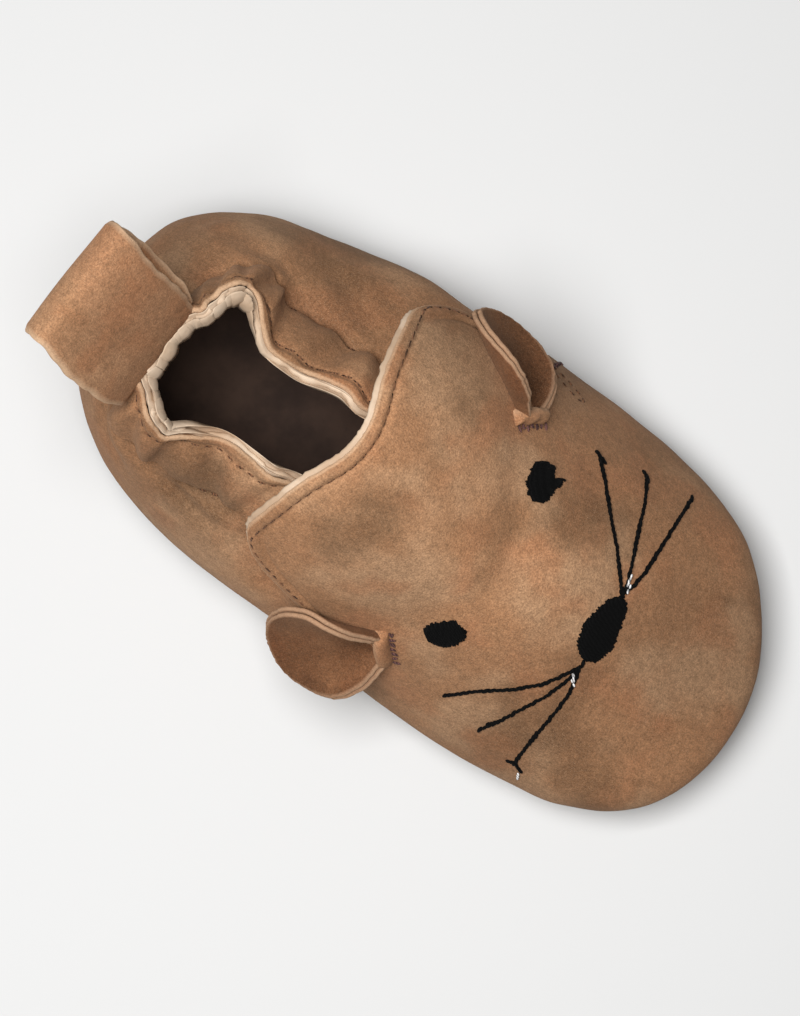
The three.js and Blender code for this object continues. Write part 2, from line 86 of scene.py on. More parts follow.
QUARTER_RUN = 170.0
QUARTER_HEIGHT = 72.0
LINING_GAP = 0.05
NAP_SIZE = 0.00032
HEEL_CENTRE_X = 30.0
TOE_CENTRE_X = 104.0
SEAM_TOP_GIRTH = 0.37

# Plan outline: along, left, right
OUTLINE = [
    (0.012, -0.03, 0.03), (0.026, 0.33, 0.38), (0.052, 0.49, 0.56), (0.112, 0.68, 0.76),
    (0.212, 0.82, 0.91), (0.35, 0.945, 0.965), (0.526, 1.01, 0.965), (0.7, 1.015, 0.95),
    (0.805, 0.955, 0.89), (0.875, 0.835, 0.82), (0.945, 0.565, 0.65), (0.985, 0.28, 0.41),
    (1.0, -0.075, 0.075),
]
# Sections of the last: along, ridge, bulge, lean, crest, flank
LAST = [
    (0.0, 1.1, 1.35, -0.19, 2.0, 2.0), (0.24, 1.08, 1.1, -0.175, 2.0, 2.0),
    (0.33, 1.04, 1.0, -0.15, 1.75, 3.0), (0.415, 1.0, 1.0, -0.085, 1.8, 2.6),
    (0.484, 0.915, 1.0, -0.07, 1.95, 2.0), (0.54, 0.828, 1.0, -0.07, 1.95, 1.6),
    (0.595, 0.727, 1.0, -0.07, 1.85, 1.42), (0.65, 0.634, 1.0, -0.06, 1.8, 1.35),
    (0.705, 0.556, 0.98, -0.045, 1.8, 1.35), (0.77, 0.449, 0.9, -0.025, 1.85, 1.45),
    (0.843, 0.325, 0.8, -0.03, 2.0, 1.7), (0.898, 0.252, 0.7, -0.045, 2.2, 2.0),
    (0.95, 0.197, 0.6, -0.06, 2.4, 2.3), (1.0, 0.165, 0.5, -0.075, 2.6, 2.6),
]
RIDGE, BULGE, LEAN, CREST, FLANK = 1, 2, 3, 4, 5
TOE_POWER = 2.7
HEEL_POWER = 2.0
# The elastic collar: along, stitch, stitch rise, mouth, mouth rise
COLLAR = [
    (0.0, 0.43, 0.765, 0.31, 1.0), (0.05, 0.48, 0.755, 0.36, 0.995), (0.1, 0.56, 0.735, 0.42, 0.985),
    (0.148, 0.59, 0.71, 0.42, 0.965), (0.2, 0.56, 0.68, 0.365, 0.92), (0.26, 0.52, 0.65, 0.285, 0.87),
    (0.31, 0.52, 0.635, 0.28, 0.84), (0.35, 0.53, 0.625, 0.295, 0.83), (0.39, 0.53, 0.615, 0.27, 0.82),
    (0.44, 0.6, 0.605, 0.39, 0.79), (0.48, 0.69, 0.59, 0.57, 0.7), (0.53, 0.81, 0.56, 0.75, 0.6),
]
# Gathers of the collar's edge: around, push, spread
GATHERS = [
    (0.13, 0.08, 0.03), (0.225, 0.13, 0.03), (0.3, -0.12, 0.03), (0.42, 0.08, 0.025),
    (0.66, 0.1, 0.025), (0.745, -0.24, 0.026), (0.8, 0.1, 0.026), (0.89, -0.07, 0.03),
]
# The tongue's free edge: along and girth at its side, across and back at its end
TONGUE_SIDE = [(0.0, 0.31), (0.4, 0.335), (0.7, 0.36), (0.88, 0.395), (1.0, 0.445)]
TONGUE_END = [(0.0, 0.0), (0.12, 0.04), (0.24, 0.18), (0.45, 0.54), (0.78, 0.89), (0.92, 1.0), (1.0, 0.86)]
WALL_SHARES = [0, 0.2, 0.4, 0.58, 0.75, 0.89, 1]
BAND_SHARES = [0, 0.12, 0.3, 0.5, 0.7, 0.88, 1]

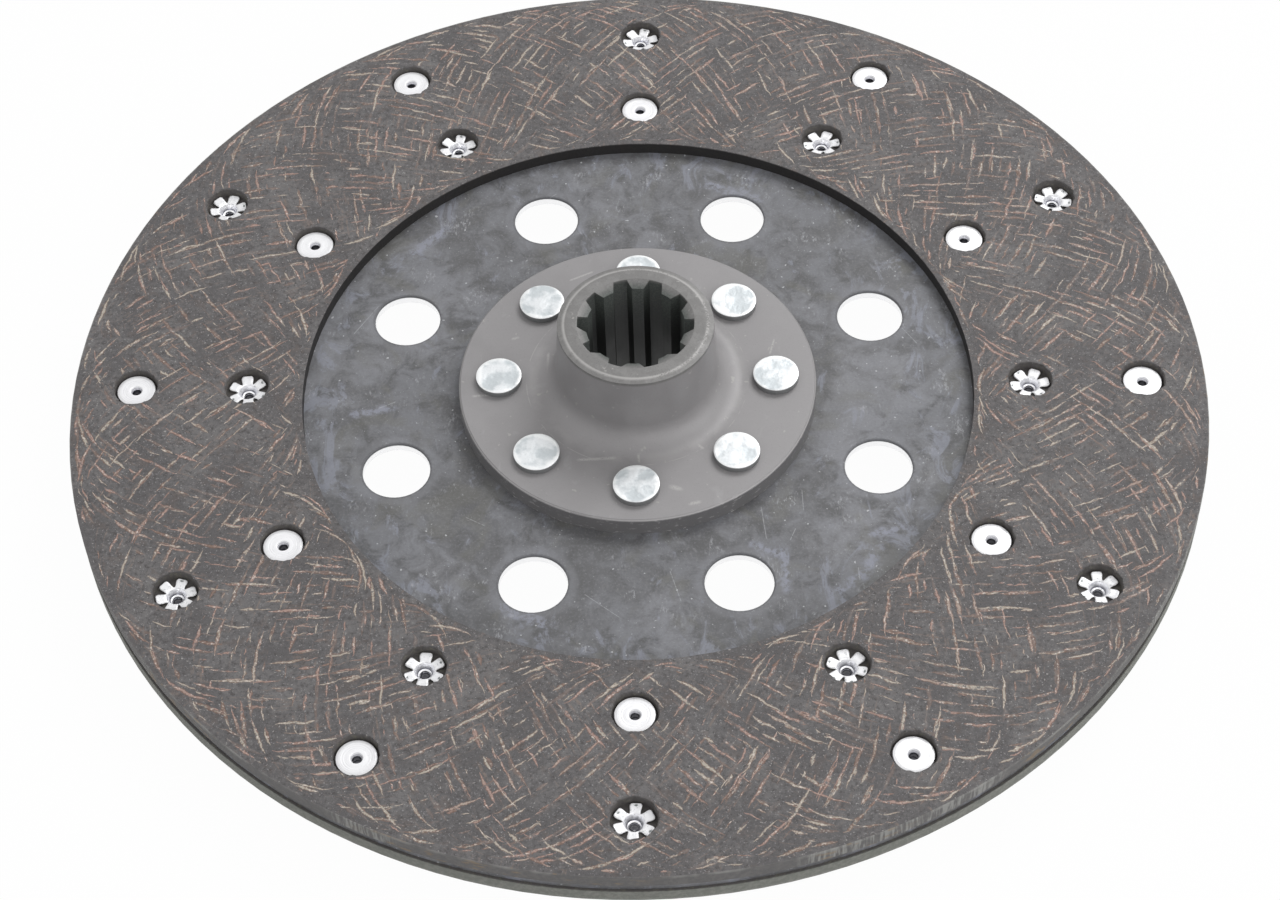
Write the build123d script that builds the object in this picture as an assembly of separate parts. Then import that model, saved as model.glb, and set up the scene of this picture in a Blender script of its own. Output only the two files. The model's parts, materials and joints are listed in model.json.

::::::::

Take the lines above from the first through the one containing "SEAM_TOP_GIRTH = 0.37" and reproduce them exactly; include nothing else.

● Result below
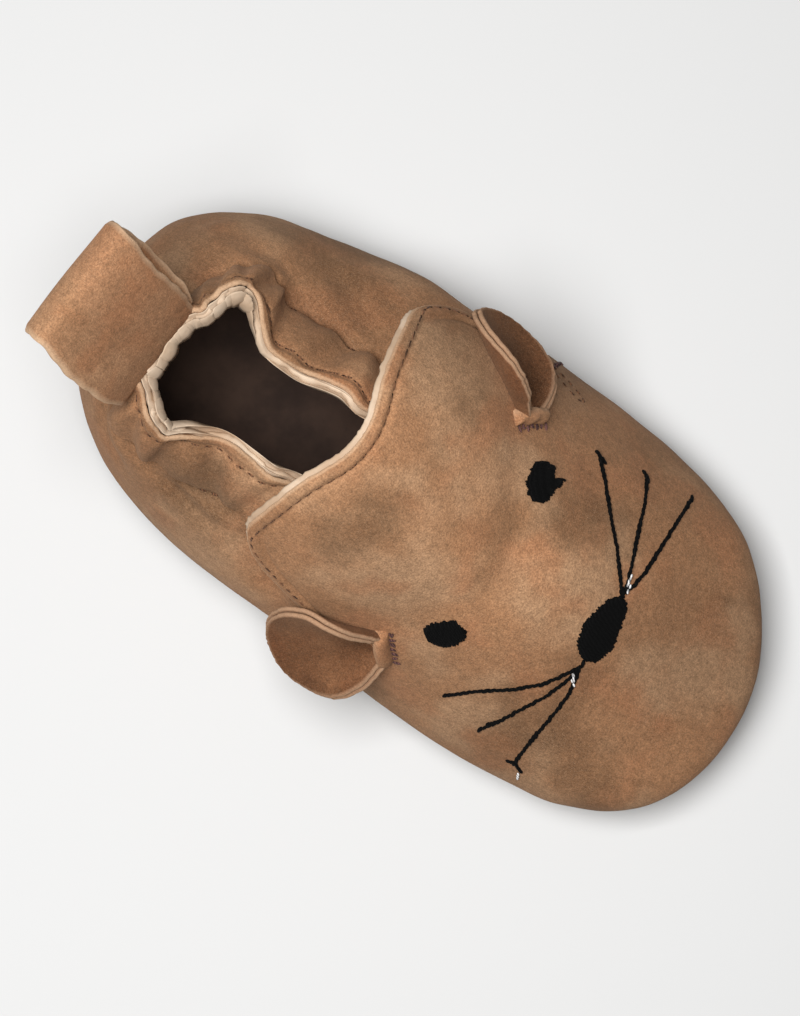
The three.js and Blender code for this object continues. Write part 2, from line 86 of scene.py on. More parts follow.
QUARTER_RUN = 170.0
QUARTER_HEIGHT = 72.0
LINING_GAP = 0.05
NAP_SIZE = 0.00032
HEEL_CENTRE_X = 30.0
TOE_CENTRE_X = 104.0
SEAM_TOP_GIRTH = 0.37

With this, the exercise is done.